Importing assets (images and files)

When importing content to sanity you may also want to import binary data like images and files. Here's how you can upload an image from an external url using node-fetch and the sanity client:

const fetch = require('node-fetch')

const imageUrl = 'https://upload.wikimedia.org/wikipedia/commons/1/15/White_Persian_Cat.jpg'

fetch(imageUrl)
  .then(res => res.buffer())
  .then(buffer => client.assets.upload('image', buffer))
  .then(assetDocument => {
    // ...
  })

The assetDocument here is a sanity document of the builtin type sanity.imageAsset, that is added to your dataset. This document contains a lot of useful metadata about the uploaded file (e.g. size, mimetype, color palette, lqip), and the CDN URL where it is available. For more details about what kind of metadata we keep about images, please refer to our docs on assets.
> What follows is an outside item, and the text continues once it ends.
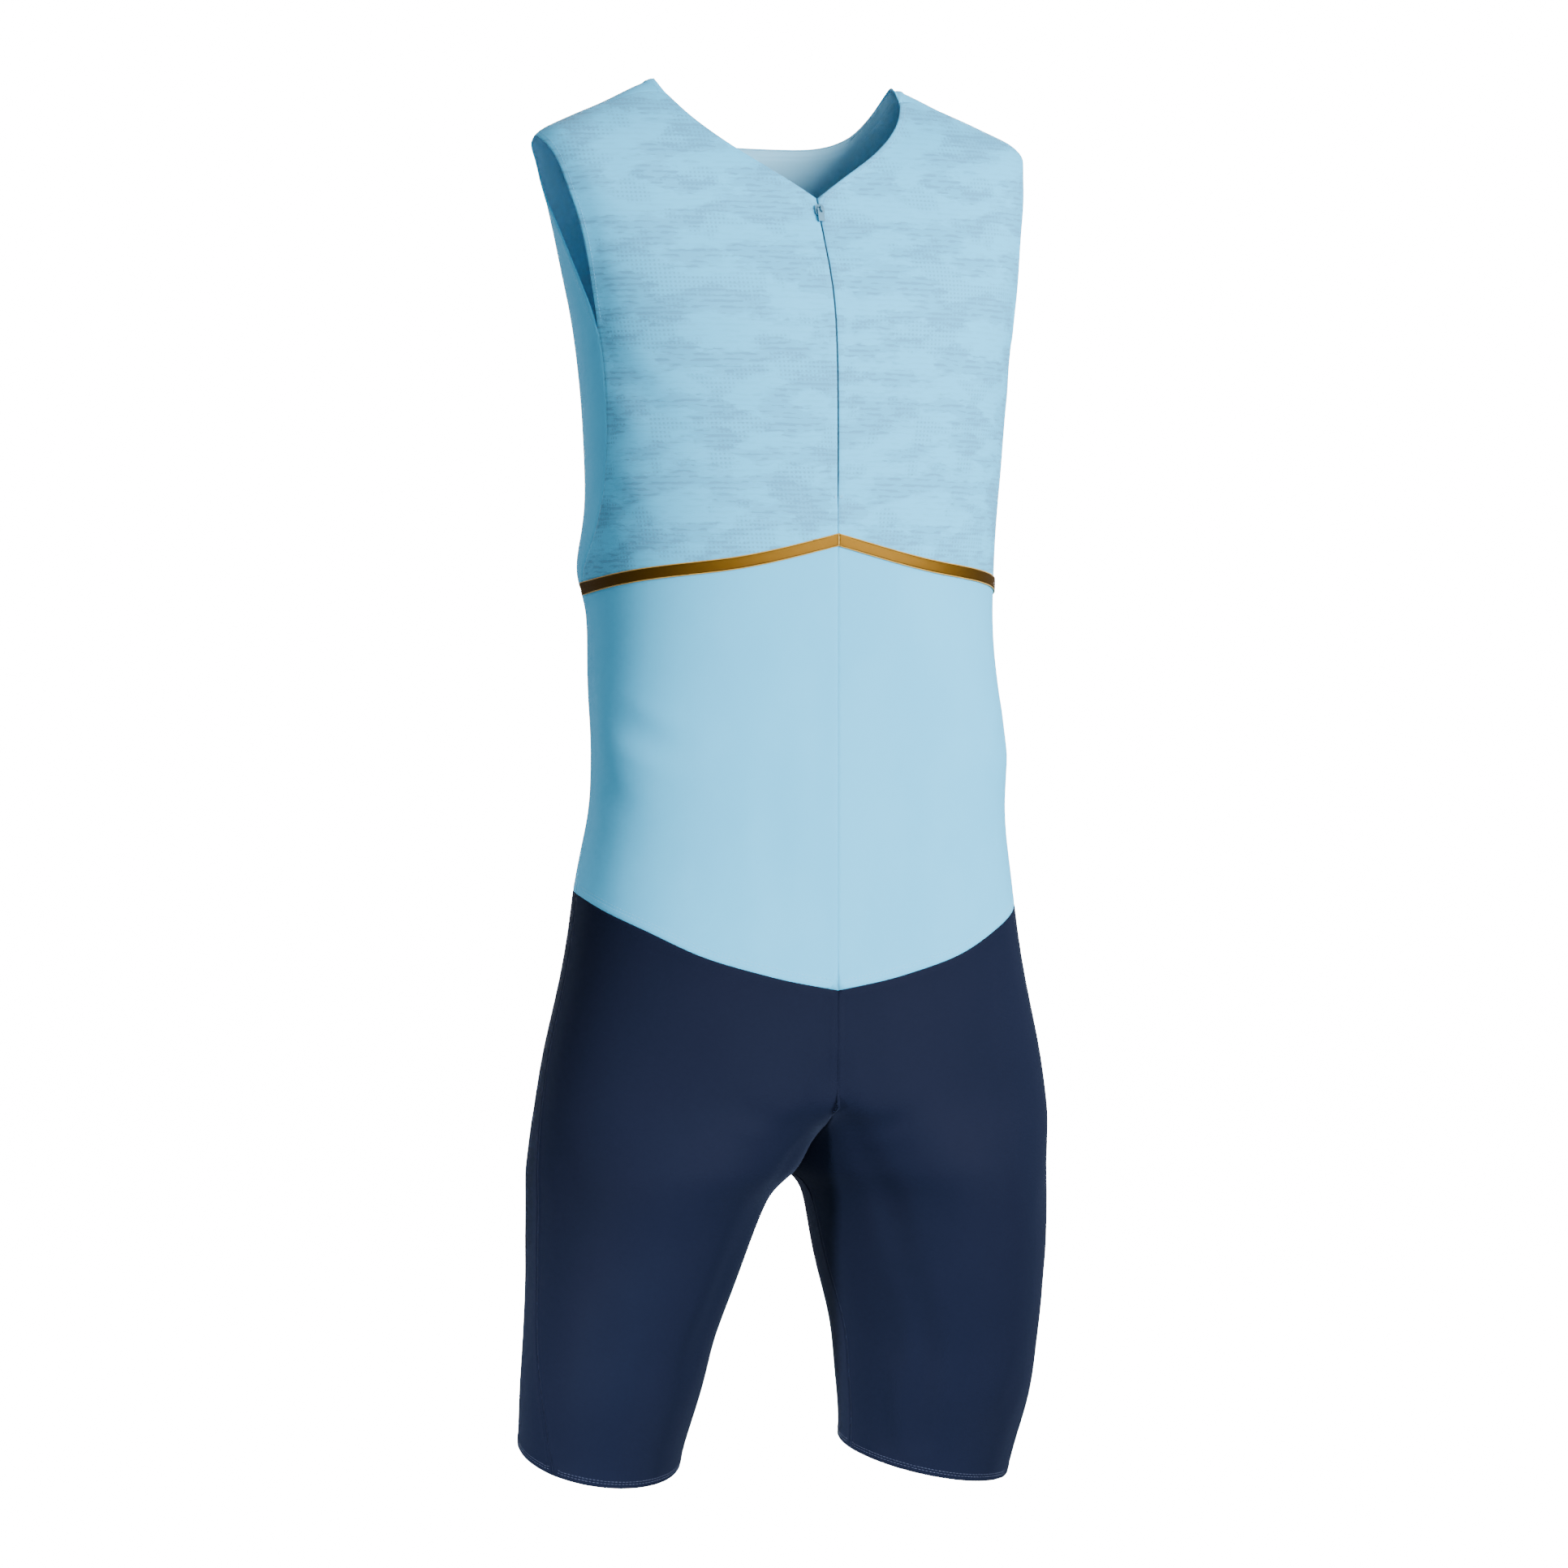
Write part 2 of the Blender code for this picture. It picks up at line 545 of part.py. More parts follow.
def zip_closure(tape_material, coil_material):
    behind = WALL + LIFT
    tape_top = SLIDER_DEPTH + STEM[1]
    for side in SIDES:
        edges = [side * x for x in np.linspace(SEAM_GAP / 2, ZIP_TAPE_WIDTH, 4)]
        zip_strip(f"zip_tape_{SIDES[side]}", ZIP_END + 12, tape_top, edges, behind, TAPE_WALL, tape_material)
    zip_strip("zip_coil", ZIP_END, tape_top, np.linspace(-COIL_WIDTH, COIL_WIDTH, 3) / 2,
              behind + TAPE_WALL + LIFT, COIL_WALL, coil_material)


def block(model, size, middle, bevel=0.0):
    """Adds a box with rounded edges to a mesh."""
    made = bmesh.ops.create_cube(model, size=1, matrix=Matrix.Translation(middle) @ Matrix.Diagonal((*size, 1)))
    if bevel:
        edges = list({e for v in made["verts"] for e in v.link_edges})
        bmesh.ops.bevel(model, geom=edges, offset=bevel, segments=2, profile=0.5, affect="EDGES")


def extruded(model, outline, half, hole=()):
    """Adds a plate to a mesh: an outline in X and Z, with a hole in it or none, thickened along Y."""
    edges = []
    for loop in (outline, hole):
        verts = [model.verts.new((x, -half, z)) for x, z in loop]
        edges += [model.edges.new(pair) for pair in zip(verts, verts[1:] + verts[:1])] if verts else []
    faces = [f for f in bmesh.ops.triangle_fill(model, edges=edges, use_beauty=True)["geom"]
             if isinstance(f, bmesh.types.BMFace)]
    moved = bmesh.ops.extrude_face_region(model, geom=faces)["geom"]
    back = [v for v in moved if isinstance(v, bmesh.types.BMVert)]
    bmesh.ops.translate(model, vec=(0, 2 * half, 0), verts=back)


def rounded(half_width, low, high, corner, steps=3):
    """The outline of a rectangle with round corners, in X and Z."""
    points = []
    for x, z, start in ((half_width, high, 0), (-half_width, high, 90), (-half_width, low, 180),
                        (half_width, low, 270)):
        middle_x, middle_z = x - math.copysign(corner, x), z - math.copysign(corner, z - (low + high) / 2)
        for step in range(steps + 1):
            angle = math.radians(start + 90 * step / steps)
            points.append((middle_x + corner * math.cos(angle), middle_z + corner * math.sin(angle)))
    return points


def slider(material):
    """The slider's plates, stem and arch. It is made upright: +Z up the zip, -Y away from the body."""
    across, along, thick = PLATE
    model = bmesh.new()
    extruded(model, rounded(across / 2, -along / 2, along / 2, 2.2), thick / 2)
    plate = bmesh_object("zip_slider", model, material)
    for size, middle in (
        ((STEM[0], WALL + 2 * LIFT + 1, STEM[1]), (0, thick / 2 + LIFT + WALL / 2, along / 2 - STEM[1])),
        ((BACK_PLATE[0], BACK_PLATE[2], BACK_PLATE[1]),
         (0, thick / 2 + 2 * LIFT + WALL + BACK_PLATE[2] / 2, along / 2 - STEM[1])),
    ):
        add_to(plate, size, middle)
    foot = ARCH_HALF_LENGTH - ARCH_BAR / 2
    post, rise = ARCH_HEIGHT + 0.3, -thick / 2 - ARCH_HEIGHT
    for end in (foot, -foot):
        add_to(plate, (ARCH_WIDTH, post, ARCH_BAR), (0, rise + post / 2, end))
    add_to(plate, (ARCH_WIDTH, ARCH_BAR, 2 * ARCH_HALF_LENGTH - 0.2), (0, rise + ARCH_BAR / 2, 0))
    return plate


def bmesh_object(name, model, material):
    bmesh.ops.recalc_face_normals(model, faces=model.faces)
    for vert in model.verts:
        vert.co *= MM
    return finished(name, model, material)


def add_to(target, size, middle):
    """Joins a box to an object with an exact union."""
    model = bmesh.new()
    block(model, size, middle, 0.12)
    for vert in model.verts:
        vert.co *= MM
    guide = finished(f"{target.name}_guide_{len(target.modifiers)}", model, target.data.materials[0])
    guide.parent = target
    guide.hide_render = True
    guide.display_type = "WIRE"
    union = target.modifiers.new("union", "BOOLEAN")
    union.operation = "UNION"
    union.object = guide
    union.solver = "EXACT"


def pull_tab(material):
    """The tab's frame: the hinge is its origin, it hangs along -Z."""
    model = bmesh.new()
    width, window_end = TAB_WINDOW
    corners = ((1, -TAB_BAR / 2), (-1, -TAB_BAR / 2), (-1, -window_end), (1, -window_end))
    hole = [(x * width / 2, z) for x, z in corners]
    extruded(model, rounded(TAB_WIDTH / 2, -TAB_LENGTH, TAB_BAR / 2, 0.5), TAB_WALL / 2, hole)
    return bmesh_object("zip_pull_tab", model, material)


def zip_hardware(material):
    """Places the slider on the slope of the front edges, and the tab on the slider's arch."""
    above, below = section(SLIDER_DEPTH - 5), section(SLIDER_DEPTH + 5)
    slope = math.atan2(above.front - below.front, below.depth - above.depth)
    away = Vector((0, -math.cos(slope), math.sin(slope)))
    base = Vector((0, section(SLIDER_DEPTH).front, -SLIDER_DEPTH))
    plate = slider(material)
    plate.location = (base + away * (LIFT + PLATE[2] / 2)) * MM
    plate.rotation_euler = (-slope, 0, 0)
    tab = pull_tab(material)
    tab.location = (base + away * (LIFT + PLATE[2] + TAB_AXIS_HEIGHT)) * MM
    tab.rotation_euler = (-slope + math.radians(TAB_LEAN), 0, 0)
    return tab


def main():
    for old in list(bpy.data.objects):
        bpy.data.objects.remove(old, do_unlink=True)
    melange = finish("blue_melange_jersey", BLUE_MELANGE, 0.75)
    blue = finish("blue_jersey", LIGHT_BLUE, 0.75)
    navy = finish("navy_jersey", NAVY, 0.7)
    gold = finish("gold_tape", GOLD, 0.35, 0.8)
    tape = finish("zip_tape", TAPE_BLUE, 0.7)
    coil = finish("zip_coil", TAPE_BLUE, 0.4)
    metal = finish("painted_metal", METAL_BLUE, 0.35, 0.6)
    for side in SIDES:
        front_upper(side, melange)
        front_lower(side, blue)
        shorts(side, "front", 0, ACROSS, navy)
        shorts(side, "back", 2, BACK_ACROSS, navy)
        gold_tape(side, gold)
    back_upper(blue)
    back_lower(blue)
    zip_closure(tape, coil)
    tab = zip_hardware(metal)
    bpy.context.view_layer.update()
    print("tab hinge at", tuple(round(x, 5) for x in tab.matrix_world.translation))


main()
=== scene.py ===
# %% [markdown]
# # A sleeveless athletics bodysuit with a half zip
#
# The suit is light stretch jersey, filled out as when it is worn. Its solids come in as a fixed frame. Each
# panel is then made again as a thin, smooth shell of cloth on its solid's outer face.
#
# Units are metres, +Z is up, the front faces -Y, and right and left are the wearer's.

# %% The frame
import math
from collections import namedtuple

import bmesh
import bpy
import numpy as np
from mathutils import Matrix, Vector
from mathutils.bvhtree import BVHTree
from mathutils.kdtree import KDTree


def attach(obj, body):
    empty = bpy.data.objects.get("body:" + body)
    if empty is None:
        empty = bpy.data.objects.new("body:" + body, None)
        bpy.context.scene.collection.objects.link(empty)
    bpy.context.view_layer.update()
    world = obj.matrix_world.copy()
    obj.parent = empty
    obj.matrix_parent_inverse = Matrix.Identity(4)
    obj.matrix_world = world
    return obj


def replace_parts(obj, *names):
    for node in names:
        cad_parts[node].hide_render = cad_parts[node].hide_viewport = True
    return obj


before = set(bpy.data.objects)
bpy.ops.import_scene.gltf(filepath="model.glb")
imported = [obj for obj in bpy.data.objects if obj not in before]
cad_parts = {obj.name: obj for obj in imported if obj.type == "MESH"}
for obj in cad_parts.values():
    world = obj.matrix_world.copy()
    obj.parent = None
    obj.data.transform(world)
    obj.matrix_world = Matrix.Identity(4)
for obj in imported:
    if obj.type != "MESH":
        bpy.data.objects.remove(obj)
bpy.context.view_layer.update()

MM = 0.001
SUIT = "suit"
SIDES = {-1: "right", 1: "left"}

# %% [markdown]
# ## The studio
#
# The photograph is a cut-out on white, taken level with the waist and from the wearer's right. A round
# cyclorama, a floor that curves up into a wall, gives that white from every side. It glows for the camera
# alone, because light from all round would wash the shading off the cloth.

# %% The cyclorama
FLOOR = -1.30
STUDIO_RADIUS, STUDIO_BEND, STUDIO_HEIGHT = 14.0, 3.0, 16.0


def cyclorama():
    """A profile from the middle of the floor out and up the wall, spun once round."""
    model = bmesh.new()
    points = [(0, FLOOR), (STUDIO_RADIUS - STUDIO_BEND, FLOOR)]
    for step in range(1, 9):
        angle = math.pi / 2 * step / 8
        points.append((STUDIO_RADIUS - STUDIO_BEND + STUDIO_BEND * math.sin(angle),
                       FLOOR + STUDIO_BEND * (1 - math.cos(angle))))
    points.append((STUDIO_RADIUS, STUDIO_HEIGHT))
    points.append((0, STUDIO_HEIGHT))
    verts = [model.verts.new((x, 0, z)) for x, z in points]
    edges = [model.edges.new(pair) for pair in zip(verts, verts[1:])]
    bmesh.ops.spin(model, geom=verts + edges, cent=(0, 0, 0), axis=(0, 0, 1), angle=2 * math.pi, steps=64,
                   use_merge=True)
    bmesh.ops.remove_doubles(model, verts=model.verts, dist=MM)
    mesh = bpy.data.meshes.new("cyclorama")
    model.to_mesh(mesh)
    model.free()
    mesh.shade_smooth()
    wall = bpy.data.objects.new("cyclorama", mesh)
    bpy.context.scene.collection.objects.link(wall)
    for ray in ("diffuse", "glossy", "transmission", "shadow"):
        setattr(wall, f"visible_{ray}", False)
    return wall


studio = cyclorama()
print("floor at", FLOOR)

# %% [markdown]
# The camera stands four metres off with a long lens, so that the suit's sides hardly converge, as in the
# photograph. The key light is large and soft and comes from the camera's right. The far side falls into
# shade, and a light from behind on the left draws the edge again. The navy legs swallow light, so a narrow
# beam lifts them alone. The lights at the edges leave no reflection, which would whiten the gold tape.

# %% Camera and lights
CAMERA_AT = Vector((-1.3942, -3.9618, -0.509))
LOOKS_ALONG = Vector((0.3338, 0.9426, 0.0)).normalized()
LENS, SENSOR = 133.04, 36.0
MIDDLE = Vector((0, -0.04, 0))
WHITE, WARM, COOL = (1.0, 1.0, 1.0), (1.0, 0.985, 0.965), (0.96, 0.98, 1.0)
WAIST_HEIGHT, LEG_HEIGHT = -0.5, -1.05
Light = namedtuple("Light", "name turn rise distance size power colour height spread gloss",
                   defaults=(WHITE, WAIST_HEIGHT, 180, True))
LIGHTS = [
    Light("key", 46, 14, 5.0, 2.6, 790, WARM),
    Light("front_fill", 10, -6, 5.4, 3.4, 130),
    Light("low_fill", -30, -28, 4.0, 2.4, 14),
    Light("legs", -44, 0, 2.6, 0.3, 2.6, height=LEG_HEIGHT, spread=21),
    Light("edge", -138, 6, 3.0, 1.4, 70, COOL, gloss=False),
    Light("far_edge", 118, 12, 3.2, 1.6, 40, (1.0, 0.98, 0.95), gloss=False),
    Light("behind", 180, 12, 5.0, 3.0, 560),
    Light("top", 20, 78, 2.6, 2.0, 16),
]


def facing(direction):
    """The turn that makes a camera or a lamp look along a direction."""
    return direction.to_track_quat("-Z", "Y").to_euler()


def set_camera():
    lens = bpy.data.cameras.new("camera")
    lens.lens, lens.sensor_width = LENS, SENSOR
    camera = bpy.data.objects.new("camera", lens)
    camera.location, camera.rotation_euler = CAMERA_AT, facing(LOOKS_ALONG)
    bpy.context.scene.collection.objects.link(camera)
    bpy.context.scene.camera = camera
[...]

If you are importing local data the Sanity client also accepts uploading from a node readable stream:

const fs = require('fs')

const stream = fs.createReadableStream('./cat.gif')

client.assets.upload('image', stream)
  .then(assetDocument => {
    // ...
  })

Uploading binary files (e.g. PDFs) works the same way, just use file as asset type instead of image: client.assets.upload('file', stream)

Further reading:

When importing a large number of documents, there's a few things to be aware of in terms of restrictions enforced by the sanity API. You can read more about common pitfalls when importing data using the API client here.

Converting from HTML to portable text

Coming soon!

*) The sanity datastore also offer a concept of weak refs, which enables referencing to a document that does not exist. There are situations where it make sense to use weak references, but in for the most cases we recommend using regular (strong) references.